** START OF Supplied data **

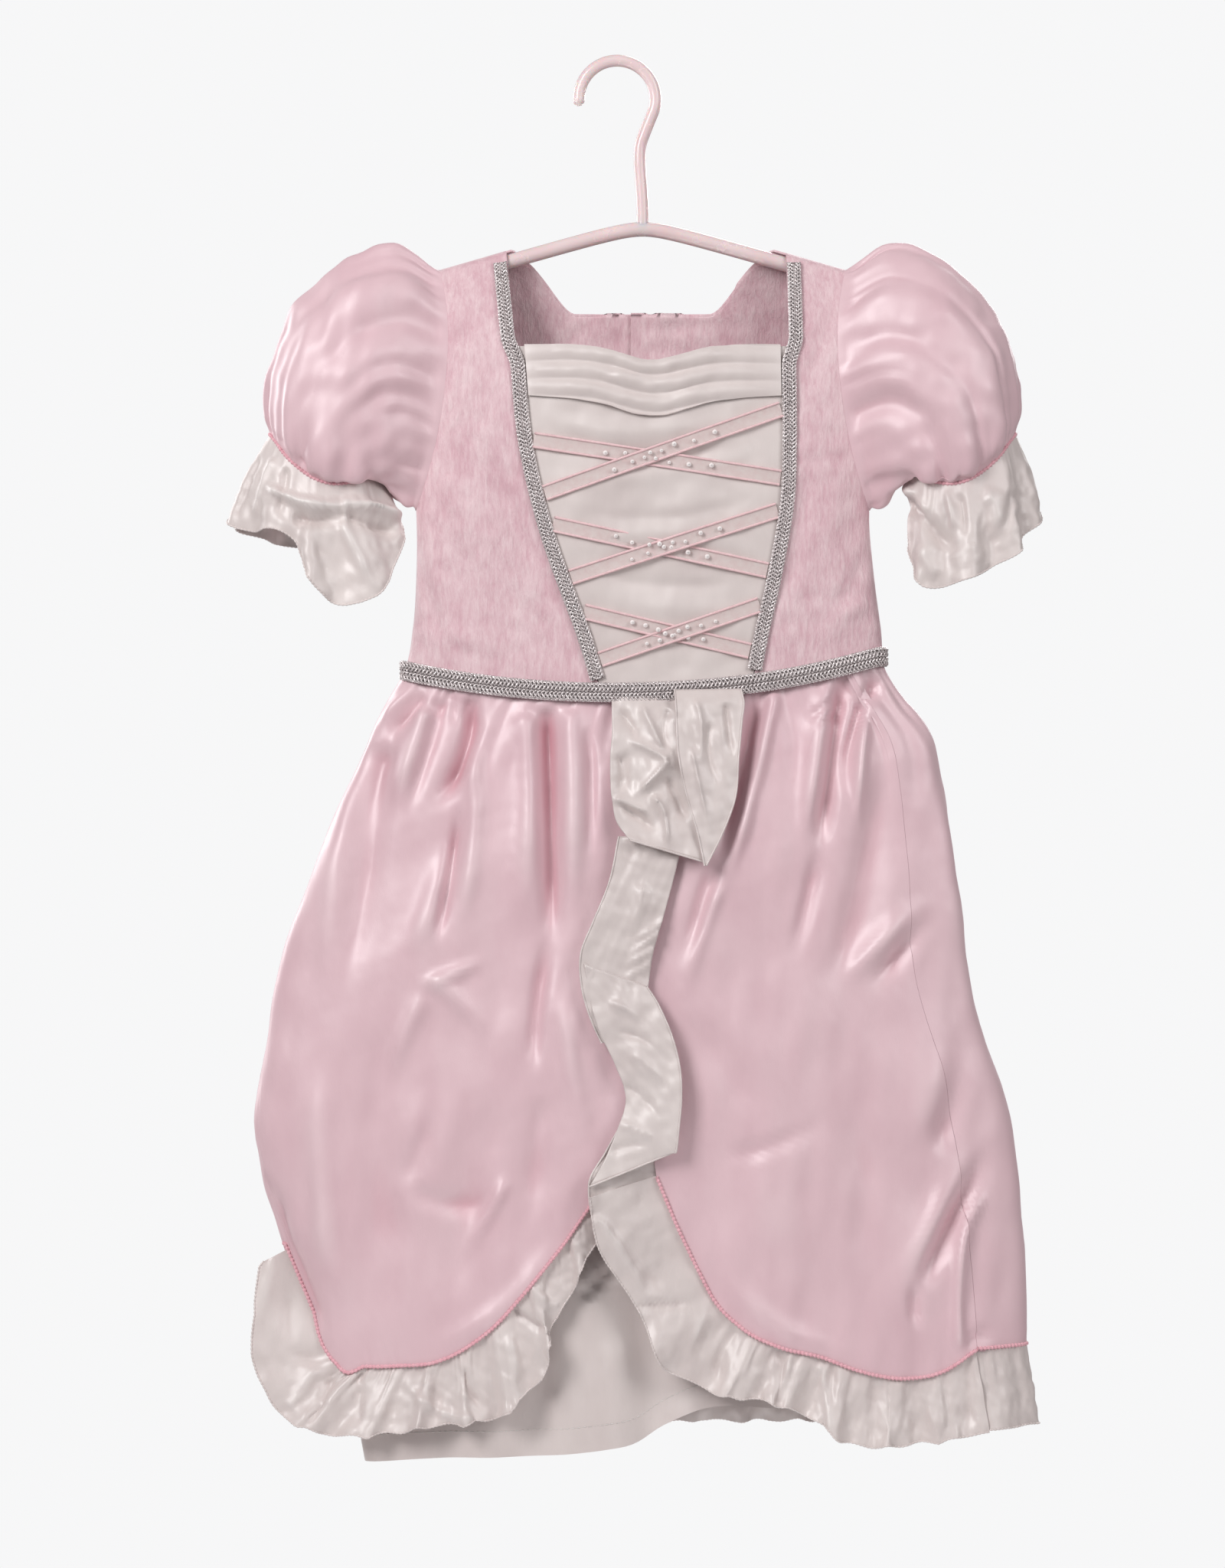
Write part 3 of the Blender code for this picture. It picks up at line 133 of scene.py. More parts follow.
NECK_Z, NECK_DIP, NECK_DIP_X, NECK_DIP_HALF = -166.0, 9.0, 6.0, 26.0
DRAPE_MARGIN, DRAPE_RISE, DRAPE_SAG, DRAPE_FOLDS, DRAPE_FOLD = 0.8, 1.0, 3.0, 3, 2.6
SCOOP_SHARE = 0.62  # part of a half back's width at which the back neckline is deepest
LAP_SHARES = (0.78, 0.88)  # where the right half back steps in under the left one
BRAID_TOP, BRAID_FOOT = -116.0, 2.2  # top of a princess braid, and its gap to the waist braid
STRAP_JOIN = (-178, -160)  # heights between which a princess braid moves onto the strap
BRAID_CROWDING = 0.7  # how closely the waist braid's columns stand at the sides
LIFT_POWER, WAVE_POWER = 1.3, 0.8  # how a hem ruffle's lift and waves grow from the seam
ARMHOLE_GAP = 0.6
ARMHOLE_BLEND = 0.4  # share of a sleeve over which the armhole's ring becomes the puff's
SLEEVE_COLUMNS, SLEEVE_ROWS = 184, 60
CUFF_COLUMNS, CUFF_ROWS = 220, 26
SLEEVE_LENGTH = 120.0  # of the cloth from the armhole to the cuff
CUFF_LENGTH, CUFF_GIRTH = 45, 330  # of a cuff ruffle's cloth
CAP_ROWS = 7  # of the bodice, over the hanger's arm
CENTRE_GRID, DRAPE_GRID = (90, 100), (90, 40)  # columns and rows
UNDER_GRID, CASCADE_GRID = (110, 90), (46, 64)
TAPE_COLUMNS, TAPE_ROWS = 5, 80
SKIRT_ROW_POWER = 1.35  # the skirt's rows stand closer near the waist
HOLD_DROP = 24  # below the waist, over which the skirt's folds grow
BRAID_POINTS, WAIST_POINTS, LACE_POINTS = 60, 400, 90
# Places across a braid as shares of its width: a plait's middle, the swing of its cords, the beaded edge
PLAIT_PLACE, PLAIT_SWING, BRAID_EDGE = 0.235, 0.2, 0.47
EDGE_RADIUS, EDGE_BEAD, EDGE_PITCH = 0.62, 0.22, 2.2  # of the beaded edge, its beads and their spacing
RIBBON_EDGE, RIBBON_EDGE_RADIUS = 0.7, 0.75  # the edge lies this far inside the ribbon's side
BEAD_LIFT, BEAD_OVER = 0.9, 1.7  # more where the other ribbon passes over
CASCADE_EDGE = 0.6  # radius of its rolled edge
HOOK_TURN = (190, -26)  # degrees round the hook, from its tip to its stem
ROD_STEP, ROD_SIDES = 1.2, 20  # of the hanger's mesh
TIP_FLAT = 0.3  # cut off a rod's rounded end

# The photograph's frame: its size and the hook's seat in pixels, and the size of a pixel at the dress
PHOTO_WIDTH, PHOTO_HEIGHT = 1600, 2048
SEAT_PIXEL = (806, 87)
MM_PER_PIXEL = 0.45
CAMERA_DISTANCE = 3.2
SENSOR = 36.0
AMBIENT = 0.25
KEY_POWER, FILL_POWER, BACK_POWER = 54.0, 26.0, 44.0


def table(names, *rows):
    """A table with named columns, a row for each section or fold."""
    return dict(zip(names.split(), np.array(rows, float).T))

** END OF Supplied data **

#### Set problem
Take the data above and return it exactly.

#### Solution
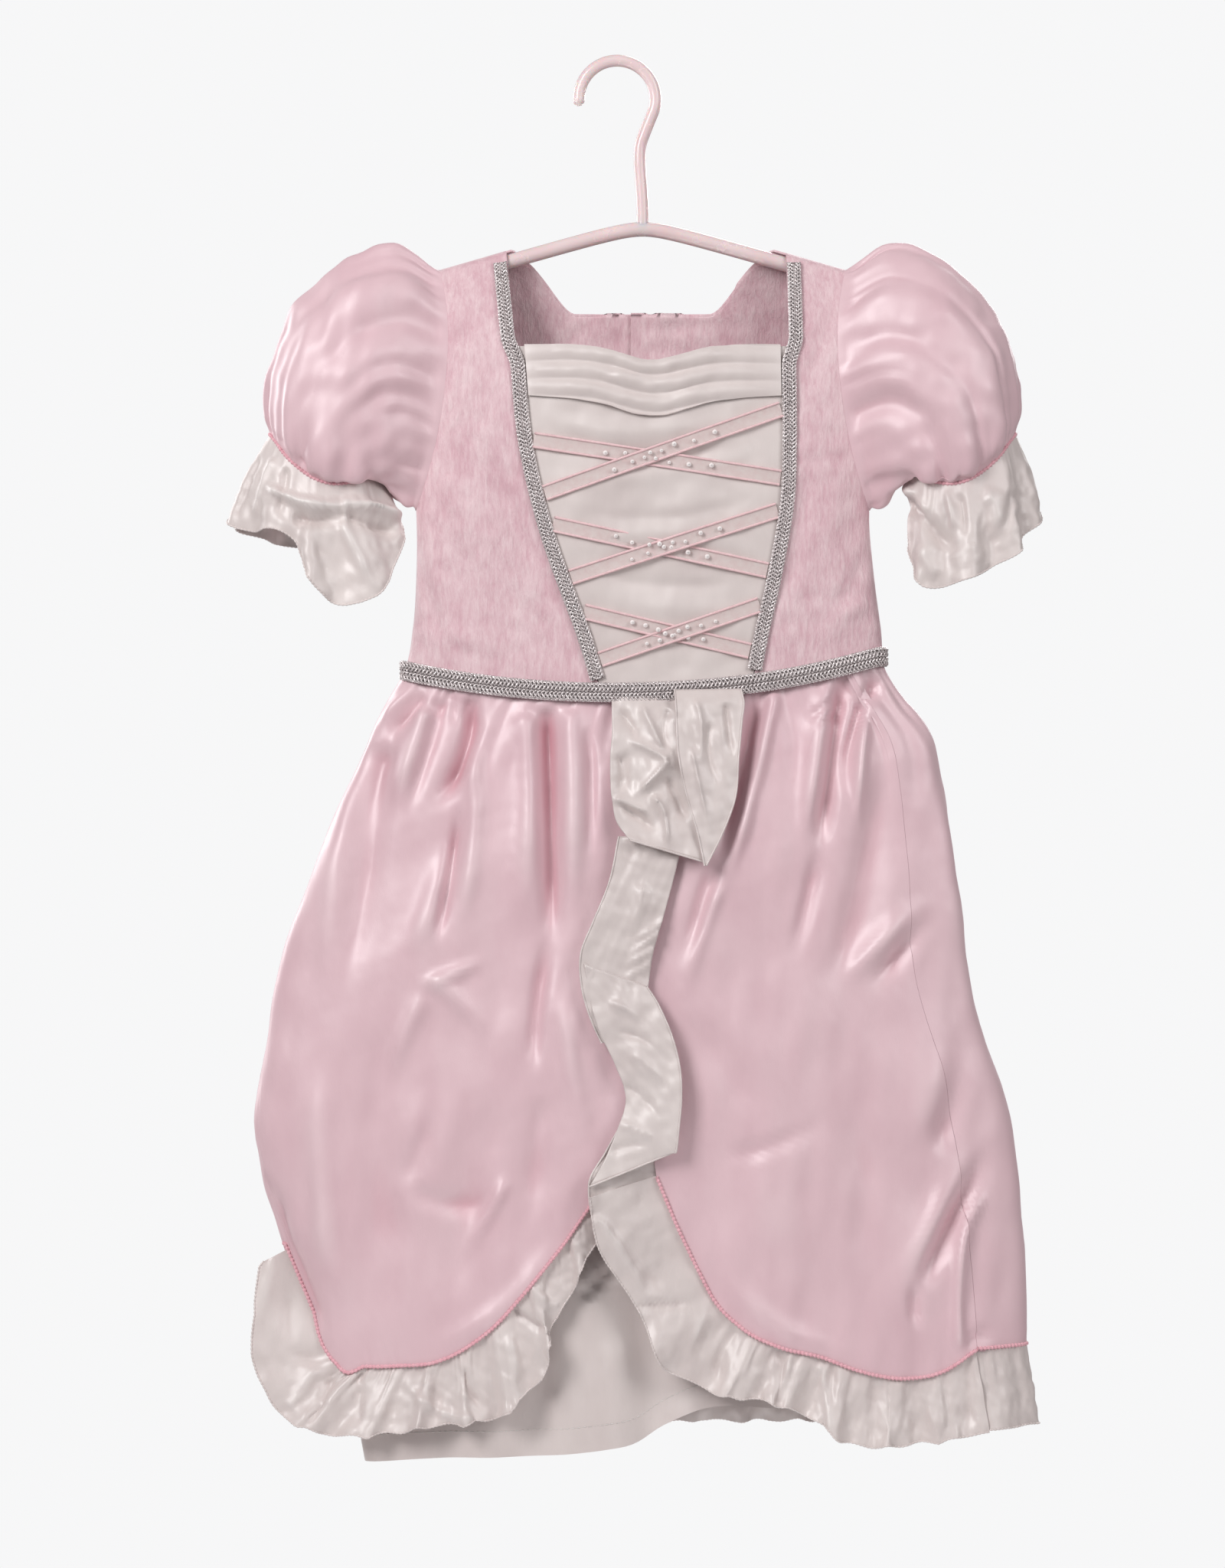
Write part 3 of the Blender code for this picture. It picks up at line 133 of scene.py. More parts follow.
NECK_Z, NECK_DIP, NECK_DIP_X, NECK_DIP_HALF = -166.0, 9.0, 6.0, 26.0
DRAPE_MARGIN, DRAPE_RISE, DRAPE_SAG, DRAPE_FOLDS, DRAPE_FOLD = 0.8, 1.0, 3.0, 3, 2.6
SCOOP_SHARE = 0.62  # part of a half back's width at which the back neckline is deepest
LAP_SHARES = (0.78, 0.88)  # where the right half back steps in under the left one
BRAID_TOP, BRAID_FOOT = -116.0, 2.2  # top of a princess braid, and its gap to the waist braid
STRAP_JOIN = (-178, -160)  # heights between which a princess braid moves onto the strap
BRAID_CROWDING = 0.7  # how closely the waist braid's columns stand at the sides
LIFT_POWER, WAVE_POWER = 1.3, 0.8  # how a hem ruffle's lift and waves grow from the seam
ARMHOLE_GAP = 0.6
ARMHOLE_BLEND = 0.4  # share of a sleeve over which the armhole's ring becomes the puff's
SLEEVE_COLUMNS, SLEEVE_ROWS = 184, 60
CUFF_COLUMNS, CUFF_ROWS = 220, 26
SLEEVE_LENGTH = 120.0  # of the cloth from the armhole to the cuff
CUFF_LENGTH, CUFF_GIRTH = 45, 330  # of a cuff ruffle's cloth
CAP_ROWS = 7  # of the bodice, over the hanger's arm
CENTRE_GRID, DRAPE_GRID = (90, 100), (90, 40)  # columns and rows
UNDER_GRID, CASCADE_GRID = (110, 90), (46, 64)
TAPE_COLUMNS, TAPE_ROWS = 5, 80
SKIRT_ROW_POWER = 1.35  # the skirt's rows stand closer near the waist
HOLD_DROP = 24  # below the waist, over which the skirt's folds grow
BRAID_POINTS, WAIST_POINTS, LACE_POINTS = 60, 400, 90
# Places across a braid as shares of its width: a plait's middle, the swing of its cords, the beaded edge
PLAIT_PLACE, PLAIT_SWING, BRAID_EDGE = 0.235, 0.2, 0.47
EDGE_RADIUS, EDGE_BEAD, EDGE_PITCH = 0.62, 0.22, 2.2  # of the beaded edge, its beads and their spacing
RIBBON_EDGE, RIBBON_EDGE_RADIUS = 0.7, 0.75  # the edge lies this far inside the ribbon's side
BEAD_LIFT, BEAD_OVER = 0.9, 1.7  # more where the other ribbon passes over
CASCADE_EDGE = 0.6  # radius of its rolled edge
HOOK_TURN = (190, -26)  # degrees round the hook, from its tip to its stem
ROD_STEP, ROD_SIDES = 1.2, 20  # of the hanger's mesh
TIP_FLAT = 0.3  # cut off a rod's rounded end

# The photograph's frame: its size and the hook's seat in pixels, and the size of a pixel at the dress
PHOTO_WIDTH, PHOTO_HEIGHT = 1600, 2048
SEAT_PIXEL = (806, 87)
MM_PER_PIXEL = 0.45
CAMERA_DISTANCE = 3.2
SENSOR = 36.0
AMBIENT = 0.25
KEY_POWER, FILL_POWER, BACK_POWER = 54.0, 26.0, 44.0


def table(names, *rows):
    """A table with named columns, a row for each section or fold."""
    return dict(zip(names.split(), np.array(rows, float).T))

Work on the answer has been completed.